Census data can certainly be a useful evidentiary tool to demonstrate that a law has a disadvantaging impact. But this case is about a particular Election Code in a particular First Nations community. I find it difficult to draw even a weak inference about the correlation between age and education among the almost 2000 members of the Kahkewistahaw First Nation from census data about the Canadian population generally. As a result, in my respectful view, the Court of Appeal erred in taking judicial notice of this data as a key to its conclusion that the Kahkewistahaw First Nation’s Election Code would have a disadvantaging effect on older community members.

Justice Abella had similar complaints about the Federal Court of Appeal’s use of the C.D. Howe report [para. 32]:

But the data relates to all Aboriginal people in Canada, including the Métis, the Inuit, and First Nations. It is less helpful in shedding light on the relationship between age and education in the specific context of the members of the Kahkewistahaw First Nation. It captures a vastly larger, more diverse population than the community affected by the Code in this case and does not meaningfully illuminate whether and to what extent the Grade 12 education requirement functions to disadvantage older community members of the Kahkewistahaw First Nation.

Finally, Justice Abella dealt with the former chief’s restated claim made before the Supreme Court. She again noted that the evidence (and I would suggest, the pleadings) did not meet the standard [paras. 33-34]:

[33] Finally, in his submissions before this Court, Mr. Taypotat reframed the Federal Court of Appeal’s conclusion slightly, asserting that the education provisions discriminate against older community members who live on a reserve, rather than, as the Court of Appeal found, against both older community members and those who live on the reserve. On this issue, too, the record is silent and we are left only with Mr. Taypotat’s bare assertion. This is not to say that statistical evidence is invariably required to establish that a facially neutral law infringes s. 15. In some cases, the disparate impact on an enumerated or analogous group will be apparent and immediate. The evidence in this case, however, does not point to any such link between the education requirement and a disparate impact on the basis of an enumerated or analogous ground.
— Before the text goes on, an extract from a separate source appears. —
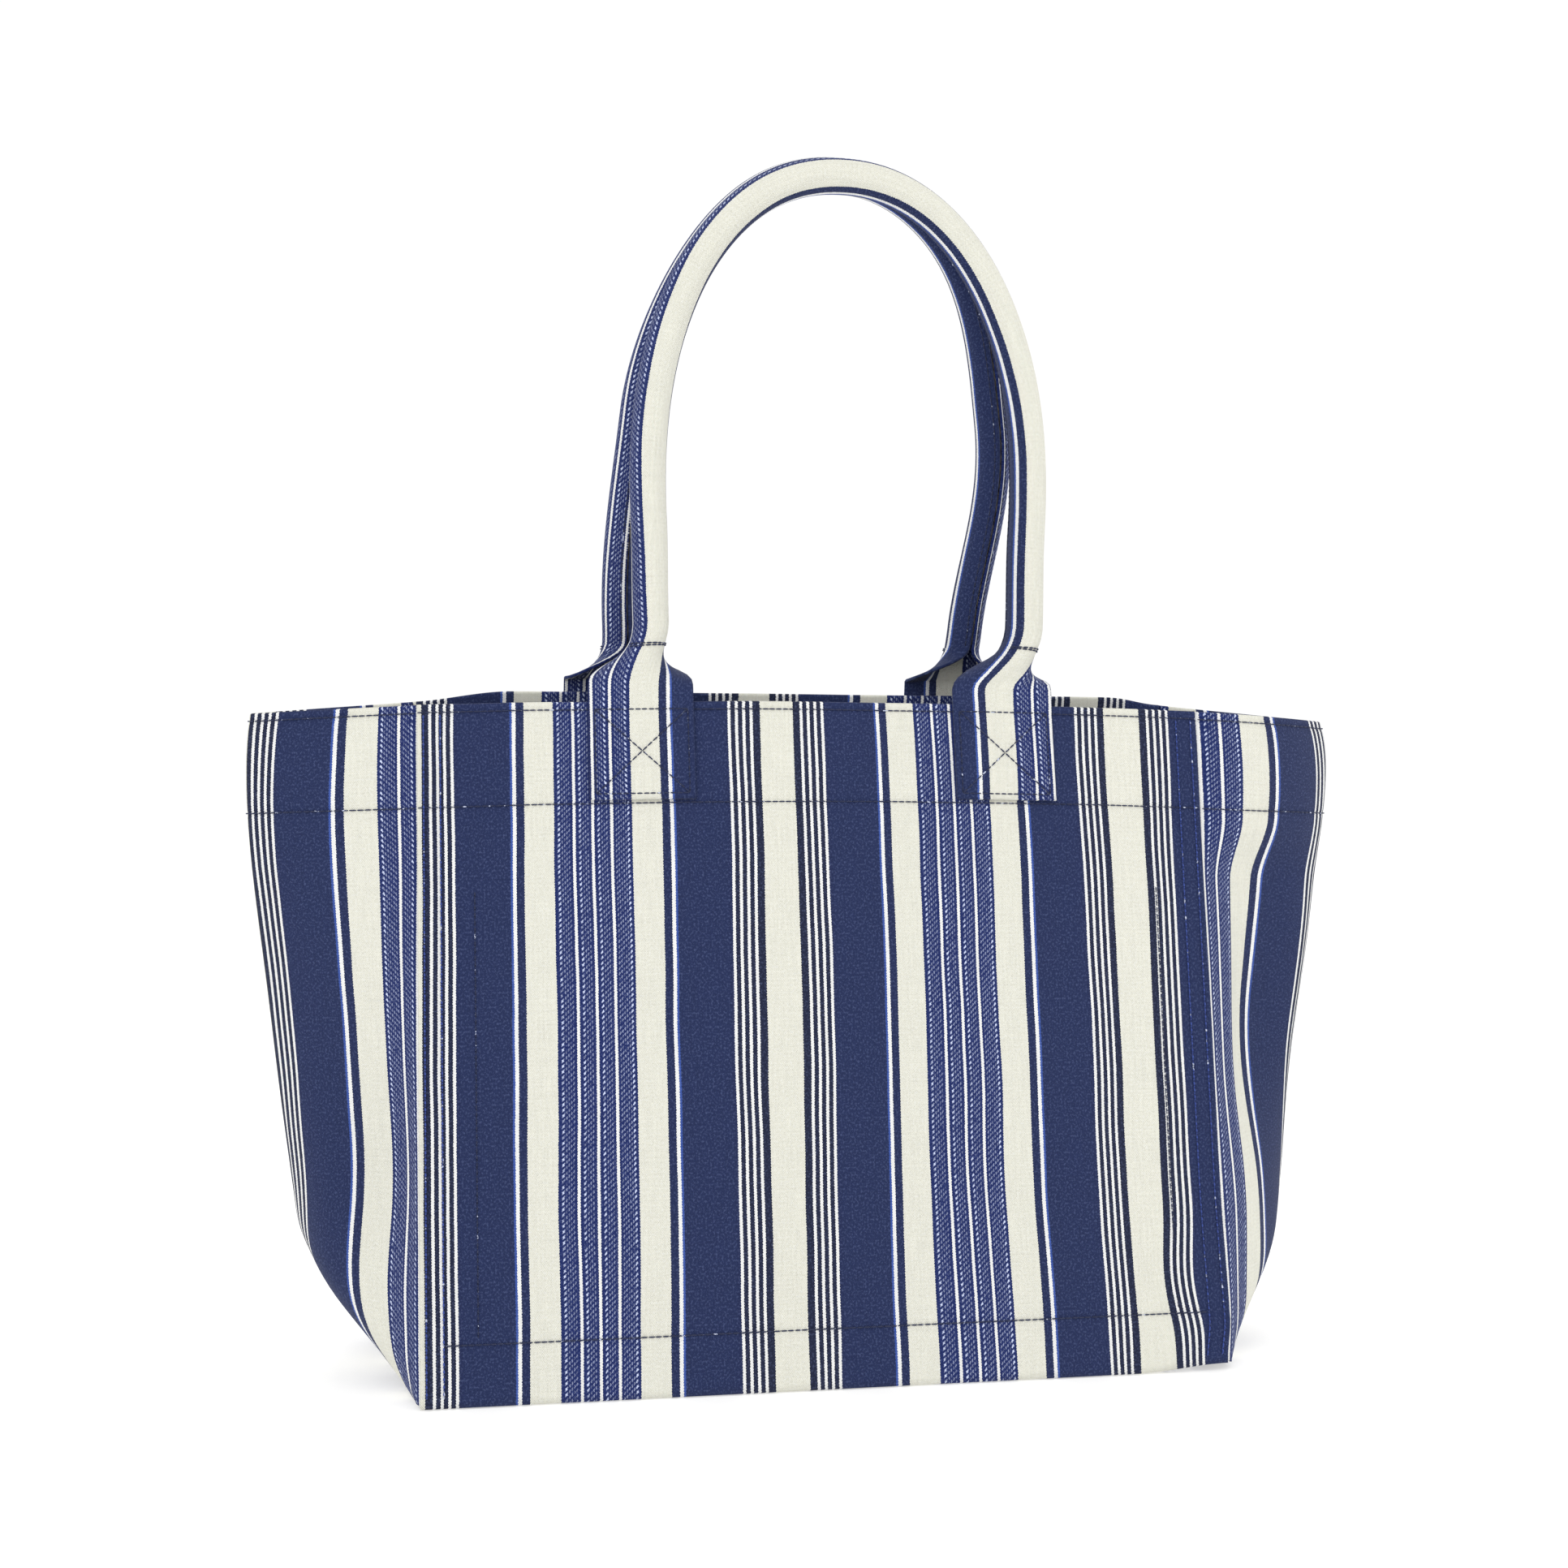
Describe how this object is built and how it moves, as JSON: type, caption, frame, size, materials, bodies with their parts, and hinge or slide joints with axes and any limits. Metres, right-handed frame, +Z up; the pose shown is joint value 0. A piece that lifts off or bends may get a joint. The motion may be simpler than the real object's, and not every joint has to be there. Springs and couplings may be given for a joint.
{
  "type": "tote bag",
  "caption": "Boxed canvas tote bag with pulled-out gussets and two upright rope-cored tube handles.",
  "frame": {"origin": "centre of the base, on the surface the bag stands on", "axes": "+X across the front towards the right side seam, +Y from the front panel to the back panel, +Z up to the handles"},
  "size_m": [0.5678, 0.1692, 0.6003],
  "materials": {
    "canvas": "plain-weave cotton canvas in cream, navy and mid-blue stripes, matt",
    "handle_canvas": "the same canvas cut to a strip with a cream middle, matt",
    "rope": "undyed cotton rope",
    "thread": "thick dark navy sewing thread"
  },
  "bodies": {
    "bag": {"front_panel": "canvas", "back_panel": "canvas", "left_gusset": "canvas", "right_gusset": "canvas", "base_panel": "canvas", "inner_pocket": "canvas", "front_left_tab": "handle_canvas", "front_right_tab": "handle_canvas", "back_left_tab": "handle_canvas", "back_right_tab": "handle_canvas", "front_left_box_stitch": "thread", "front_left_seam_thread": "thread", "front_right_box_stitch": "thread", "front_right_seam_thread": "thread", "front_upper_hem_thread": "thread", "front_lower_hem_thread": "thread", "front_base_thread": "thread", "back_left_box_stitch": "thread", "back_left_seam_thread": "thread", "back_right_box_stitch": "thread", "back_right_seam_thread": "thread", "back_upper_hem_thread": "thread", "back_lower_hem_thread": "thread", "back_base_thread": "thread", "left_upper_hem_thread": "thread", "left_lower_hem_thread": "thread", "right_upper_hem_thread": "thread", "right_lower_hem_thread": "thread", "pocket_thread": "thread"},
    "front_handle": {"front_handle_cover": "handle_canvas", "front_handle_core": "rope", "front_left_bar_tack": "thread", "front_right_bar_tack": "thread"},
    "back_handle": {"back_handle_cover": "handle_canvas", "back_handle_core": "rope", "back_left_bar_tack": "thread", "back_right_bar_tack": "thread"}
  },
  "joints": [
    {"name": "front_handle_swing", "type": "hinge", "parent": "bag", "child": "front_handle", "pos_m": [0, -0.02785, 0.33534], "axis": [1, 0, 0], "range_deg": [0, 150]},
    {"name": "back_handle_swing", "type": "hinge", "parent": "bag", "child": "back_handle", "pos_m": [0, 0.02785, 0.33534], "axis": [-1, 0, 0], "range_deg": [0, 150]}
  ]
}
[34] I think intuition may well lead us to the conclusion that the provision has some disparate impact, but before we put the Kahkewistahaw First Nation to the burden of justifying a breach of s. 15 in its Kahkewistahaw Election Act, there must be enough evidence to show a prima facie breach. While the evidentiary burden need not be onerous, the evidence must amount to more than a web of instinct. The evidence before us, even in combination, does not rise to the level of demonstrating any relationship between age, residence on a reserve, and education among members of the Kahkewistahaw First Nation, let alone that arbitrary disadvantage results from the impugned provisions.

Justice Abella’s reasons stand as a stern warning to those who want to advance a claim of discrimination under the Charter. Indeed, I would suggest that they go beyond that and say that they constitute essential reading for anyone who wants to launch any sort of Charter challenge whatsoever. Before launching your claim, or at least before going to trial, ensure that you have cogent evidence to support the allegations of your constitutional challenge.

In the case of former Chief Taypotat, the appeal was allowed “with costs”. If, in the past, constitutional claimants could assume that, because they were acting for the public good, they might be able to shield themselves from costs, those days are gone (I do not think that those days ever really existed). But there is no doubt following the decision of the Court in Kahkewistahaw that constitutional litigants had better not arrive in the country’s highest court with claims for which the evidentiary basis is anything but fully developed. Some may argue that this will have the effect of chilling meritorious claims by persons who lack the financial means to advance their cases and that the sort of evidence required by the Court is expensive and difficult to amass. That may well be true. But expect every governmental defendant to be pointing to this decision at the trial and provincial/federal appellate levels and demanding that the courts require strong, reliable evidence of the claims. Claimants will have to clearly demonstrate that the “headwinds” are blowing.

I remain

Constitutionally yours

Arthur Grant

Postscript: Over the last couple of months, I have been involved in litigation that has limited the time that I have been able to dedicate to this blog. During that time, a number of decisions and developments have occurred that I normally would have commented on. Over the next few months, I hope to go back over them, even if it is a bit late.

Further postscript: Justice Yves de Montigny was my thesis advisor for my LL.M. It gave me great pleasure to see that his clearheaded thinking was supported by the Supreme Court. Et je dois dire “Bonjour Yves!”